The problem: Quote verbatim every line from the line containing "Write part 3" to the line containing "HALF, RC, RIM = 62.5, 12.0, 3.0", inclusive of both, and no other line.

# Stored data start

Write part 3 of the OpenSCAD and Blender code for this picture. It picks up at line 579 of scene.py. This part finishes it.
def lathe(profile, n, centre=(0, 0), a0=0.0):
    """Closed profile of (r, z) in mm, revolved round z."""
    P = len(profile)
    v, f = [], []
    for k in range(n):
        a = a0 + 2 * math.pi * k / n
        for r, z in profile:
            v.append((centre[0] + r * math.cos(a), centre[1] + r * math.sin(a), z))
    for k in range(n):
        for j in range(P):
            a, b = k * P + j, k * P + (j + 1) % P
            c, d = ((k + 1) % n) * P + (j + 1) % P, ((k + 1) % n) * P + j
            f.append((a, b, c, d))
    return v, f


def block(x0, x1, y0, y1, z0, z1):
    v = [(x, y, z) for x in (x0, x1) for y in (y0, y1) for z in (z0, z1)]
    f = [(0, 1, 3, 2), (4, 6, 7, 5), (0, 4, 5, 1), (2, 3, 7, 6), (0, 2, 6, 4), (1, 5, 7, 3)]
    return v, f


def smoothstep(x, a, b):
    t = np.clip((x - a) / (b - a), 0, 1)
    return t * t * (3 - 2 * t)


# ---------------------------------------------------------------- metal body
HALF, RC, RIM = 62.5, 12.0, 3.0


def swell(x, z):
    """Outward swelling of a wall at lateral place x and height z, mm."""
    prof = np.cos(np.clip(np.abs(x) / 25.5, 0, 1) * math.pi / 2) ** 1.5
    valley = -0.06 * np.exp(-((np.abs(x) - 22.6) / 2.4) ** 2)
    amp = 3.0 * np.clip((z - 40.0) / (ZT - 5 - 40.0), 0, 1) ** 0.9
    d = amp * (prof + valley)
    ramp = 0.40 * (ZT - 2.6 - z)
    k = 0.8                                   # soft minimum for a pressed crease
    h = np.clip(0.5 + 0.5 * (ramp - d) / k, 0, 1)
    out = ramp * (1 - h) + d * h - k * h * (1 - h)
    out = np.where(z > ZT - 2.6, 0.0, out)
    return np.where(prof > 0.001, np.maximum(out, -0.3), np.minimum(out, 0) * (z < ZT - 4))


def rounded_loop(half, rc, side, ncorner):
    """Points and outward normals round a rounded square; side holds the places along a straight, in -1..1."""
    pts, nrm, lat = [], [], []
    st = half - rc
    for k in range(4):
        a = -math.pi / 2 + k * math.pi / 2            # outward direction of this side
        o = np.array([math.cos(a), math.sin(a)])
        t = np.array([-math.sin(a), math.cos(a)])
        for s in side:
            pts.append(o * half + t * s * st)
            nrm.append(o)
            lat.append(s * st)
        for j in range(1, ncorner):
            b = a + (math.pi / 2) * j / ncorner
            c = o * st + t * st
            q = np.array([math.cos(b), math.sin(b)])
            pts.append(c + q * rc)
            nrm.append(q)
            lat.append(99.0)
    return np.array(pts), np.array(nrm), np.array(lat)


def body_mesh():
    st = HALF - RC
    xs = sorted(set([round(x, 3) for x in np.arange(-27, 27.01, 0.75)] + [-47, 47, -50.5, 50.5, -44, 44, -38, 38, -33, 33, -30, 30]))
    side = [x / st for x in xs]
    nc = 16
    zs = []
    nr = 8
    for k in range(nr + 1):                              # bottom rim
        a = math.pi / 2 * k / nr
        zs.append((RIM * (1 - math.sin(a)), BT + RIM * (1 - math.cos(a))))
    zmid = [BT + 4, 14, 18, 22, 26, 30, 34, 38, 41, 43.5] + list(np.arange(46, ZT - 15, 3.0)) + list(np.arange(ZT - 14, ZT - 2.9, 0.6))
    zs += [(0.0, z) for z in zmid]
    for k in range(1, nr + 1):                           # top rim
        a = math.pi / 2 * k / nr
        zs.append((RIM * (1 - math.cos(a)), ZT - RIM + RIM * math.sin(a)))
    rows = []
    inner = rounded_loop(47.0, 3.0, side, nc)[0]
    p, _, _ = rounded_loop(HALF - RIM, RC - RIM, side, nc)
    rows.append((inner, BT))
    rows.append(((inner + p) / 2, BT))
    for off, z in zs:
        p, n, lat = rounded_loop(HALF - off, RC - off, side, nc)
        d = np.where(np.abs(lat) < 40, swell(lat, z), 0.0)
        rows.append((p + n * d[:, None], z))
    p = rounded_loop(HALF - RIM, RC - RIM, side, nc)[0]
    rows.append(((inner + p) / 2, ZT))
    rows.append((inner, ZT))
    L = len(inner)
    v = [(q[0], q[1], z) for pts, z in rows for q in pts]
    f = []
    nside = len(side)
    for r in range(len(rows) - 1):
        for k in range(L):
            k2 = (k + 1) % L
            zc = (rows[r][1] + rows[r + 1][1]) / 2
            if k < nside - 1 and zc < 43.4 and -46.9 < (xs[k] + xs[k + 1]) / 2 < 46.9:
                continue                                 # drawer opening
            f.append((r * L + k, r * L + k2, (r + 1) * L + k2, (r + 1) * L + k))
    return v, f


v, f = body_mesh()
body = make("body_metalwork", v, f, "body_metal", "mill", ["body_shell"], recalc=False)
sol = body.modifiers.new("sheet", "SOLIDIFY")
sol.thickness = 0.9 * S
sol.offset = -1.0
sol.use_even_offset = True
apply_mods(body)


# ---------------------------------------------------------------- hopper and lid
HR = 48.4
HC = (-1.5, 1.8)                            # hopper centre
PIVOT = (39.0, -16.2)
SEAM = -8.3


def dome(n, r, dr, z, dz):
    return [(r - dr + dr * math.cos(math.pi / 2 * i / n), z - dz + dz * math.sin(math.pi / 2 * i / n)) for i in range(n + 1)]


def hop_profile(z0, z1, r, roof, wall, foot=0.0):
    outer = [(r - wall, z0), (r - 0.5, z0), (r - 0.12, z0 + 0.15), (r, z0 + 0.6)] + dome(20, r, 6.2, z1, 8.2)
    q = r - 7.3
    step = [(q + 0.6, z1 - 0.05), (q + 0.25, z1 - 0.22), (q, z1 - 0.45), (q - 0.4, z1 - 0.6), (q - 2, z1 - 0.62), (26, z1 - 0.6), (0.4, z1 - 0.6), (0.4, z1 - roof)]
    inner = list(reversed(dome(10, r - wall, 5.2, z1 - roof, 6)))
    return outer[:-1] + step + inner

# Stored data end
# Stored data start

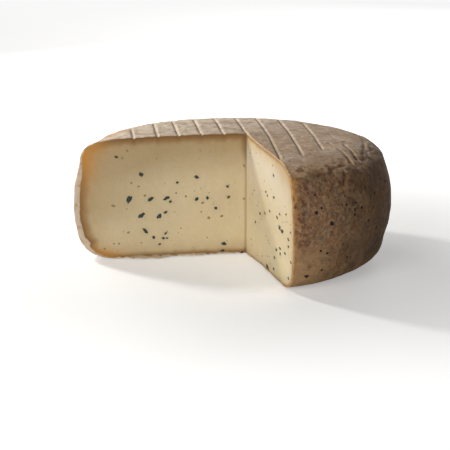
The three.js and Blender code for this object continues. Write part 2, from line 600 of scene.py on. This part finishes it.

# Stored data end
# Stored data start

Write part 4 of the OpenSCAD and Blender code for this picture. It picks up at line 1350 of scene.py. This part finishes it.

# Stored data end

Result of this exercise:
Write part 3 of the OpenSCAD and Blender code for this picture. It picks up at line 579 of scene.py. This part finishes it.
def lathe(profile, n, centre=(0, 0), a0=0.0):
    """Closed profile of (r, z) in mm, revolved round z."""
    P = len(profile)
    v, f = [], []
    for k in range(n):
        a = a0 + 2 * math.pi * k / n
        for r, z in profile:
            v.append((centre[0] + r * math.cos(a), centre[1] + r * math.sin(a), z))
    for k in range(n):
        for j in range(P):
            a, b = k * P + j, k * P + (j + 1) % P
            c, d = ((k + 1) % n) * P + (j + 1) % P, ((k + 1) % n) * P + j
            f.append((a, b, c, d))
    return v, f


def block(x0, x1, y0, y1, z0, z1):
    v = [(x, y, z) for x in (x0, x1) for y in (y0, y1) for z in (z0, z1)]
    f = [(0, 1, 3, 2), (4, 6, 7, 5), (0, 4, 5, 1), (2, 3, 7, 6), (0, 2, 6, 4), (1, 5, 7, 3)]
    return v, f


def smoothstep(x, a, b):
    t = np.clip((x - a) / (b - a), 0, 1)
    return t * t * (3 - 2 * t)


# ---------------------------------------------------------------- metal body
HALF, RC, RIM = 62.5, 12.0, 3.0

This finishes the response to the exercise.